In His perfect obedience, Jesus opens us back up to being in communion with God. And He shows us that obedience to God still matters, even though we live under grace and not the law; even though we live under a new and everlasting covenant, and are not bound by the ceremonial and sacrificial Law that the Hebrews observed in order to obey God. If Jesus, God incarnate, still sees fit to be obedient despite the fact that all things were made through Him and for Him, certainly we the created things can at least attempt to imitate that obedience.
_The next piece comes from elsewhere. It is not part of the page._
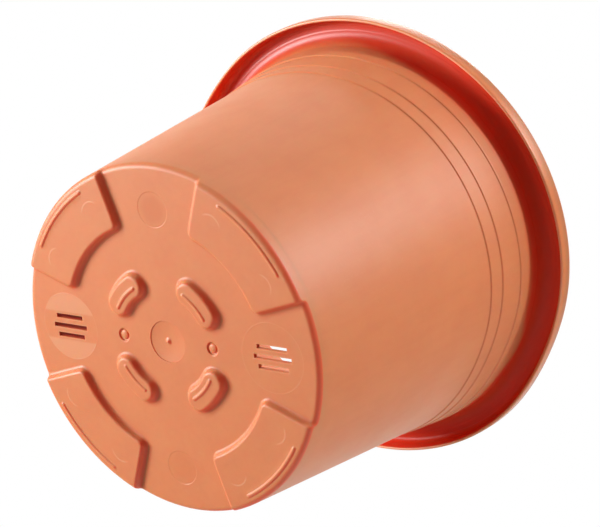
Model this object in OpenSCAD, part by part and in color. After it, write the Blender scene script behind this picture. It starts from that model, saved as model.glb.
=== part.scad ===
// Round plant pot, injection moulded in one piece and shown standing on its feet.
// Height is along Z. The origin is the centre of the base, on the standing plane,
// which the ribs on the soles of the feet touch.
// The drain discs lie on the X axis. The moulding is divided at its natural edges
// and at the rings that the mould inserts left, and the regions meet face to face.

/* [Pot] */
// Overall height, from the standing plane to the top of the rim
pot_h = 141; // [125:1:170]
// Outside diameter of the rim skirt at its lower edge
rim_d = 190; // [184:1:230]
// Outside diameter of the side wall, carried down to the standing plane
base_d = 134.4; // [130:0.2:144]
// Thickness of the side wall
wall_t = 1.4; // [1:0.1:2]
// Thickness of the floor
floor_t = 1.6; // [1.2:0.1:2.4]
// Radius of the outside edge between floor and wall
heel_r = 1.5; // [0.8:0.1:1.6]
// Radius of the inside corner between floor and wall
inner_heel_r = 1.2; // [0.6:0.1:1.5]

/* [Stacking ledges] */
// How far each ledge steps the wall outward
ledge_w = 0.5; // [0.2:0.1:0.8]
// Height over which one ledge steps out
ledge_h = 0.4; // [0.2:0.1:1]
// Depth of the first and lowest ledge below the top of the rim
ledge_1_drop = 35.5; // [33:0.5:45]
// Depth of the second ledge below the top of the rim
ledge_2_drop = 29; // [24:0.5:32]
// Depth of the third ledge below the top of the rim
ledge_3_drop = 17.5; // [14:0.5:22]

/* [Rim] */
// How far the skirt's lower edge stands out from the wall
rim_over = 12; // [11.5:0.5:16]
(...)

While the core of the good news is that our sins are forgiven, we are still expected to adhere to the God’s laws; let’s not forget the words again of Paul in the sixth chapter of his epistle to the Romans: “Shall we continue in sin, that grace may abound? God forbid. That being the case, another element of the good news is that Christ has given us the perfect model for grace and obedience. “I was one of you and I did this; you can too. At least give it your A game, as I’ve already picked up the slack.”

The Baptism of Christ

The Baptism of Christ, by Grigory Gagarin (1810–1893). From Wikipedia.

The gospel, the good news, isn’t just that our sins are forgiven. It isn’t just that we are no longer consigned to a permanent separation from God due to our own inequities. The good news is a whole new modality, a new way of life, offered through Christ’s life, through the life He modeled for us. It is a radical thing that has permeated all aspects of our lives. It has seeped into every nook and cranny of Creation and makes all things whole. Every tragedy we suffer through, every one of our own sins we grieve, every quiet desperate moment we have, has been affected and blessed by this good news, even when we struggle to find it. The gospel surrounds us at all times, we just need to embrace it and cling to it as the only thing that brings us true peace.

There was a lot of joking about how excited most of America was for 2016 to end. Between a divisive and ugly political season, and the deaths of some of our most treasured musicians and creative folks, people everywhere were anxious for 2017 to arrive. And while that’s a fine thing to joke about, 2017 isn’t going to be without trial or struggle or pain. While I am by no means a pessimist or a fatalist, when 2017 rolled around I remembered my favorite poem by Archibald MacLeish which always seemed a morbid yet cheeky summary of our lot in life while we inhabit these bodies:

“Around, around the sun we go:
The moon goes round the earth.
We do not die of death:
We die of vertigo.”

Simply put, pinning our hopes on the mere increase of the number in the present year is a pretty vacant thing to pin our hopes upon. Pinning our hopes on the salvation freely offered by Christ, and the perfect model He gave us for living however, is a bit of a different story; it is a perfect hope.

While John’s ministry ended with his imprisonment and martyrdom, his work is a work that still needs to be done today—“Prepare ye the way of the Lord, make his paths straight.” Because while John paved the way for Christ’s ministry, there’s still plenty of work to be done paving the way for His return. We make straight the path of the Lord when we are obedient to Christ; when we bless those who curse us, and pray for those who persecute us. We make straight the path of the Lord when we give Jesus room to work in our Lives and vigilantly keep ourselves open to His will. When we, who are inhabitants of a world that has become violently hostile to religion, and to Christianity especially, dare to be the voice of one crying in the wilderness; when we dare to proclaim Christ crucified and Christ resurrected.

We make straight the path of the Lord when we remove roadblocks to our witness; when we remove greed and pride and retribution from our lives in obedience to God, and are able to give a credible accounting of why our hopes are pinned to the cross. And while we can not aspire to the greatness of John, who was both the last of the Old Testament prophets and the first person in the New Testament to recognize Christ, we can share with him his wonderful work: “Behold, I send my messenger before thy face, which shall prepare thy way before thee.” Amen.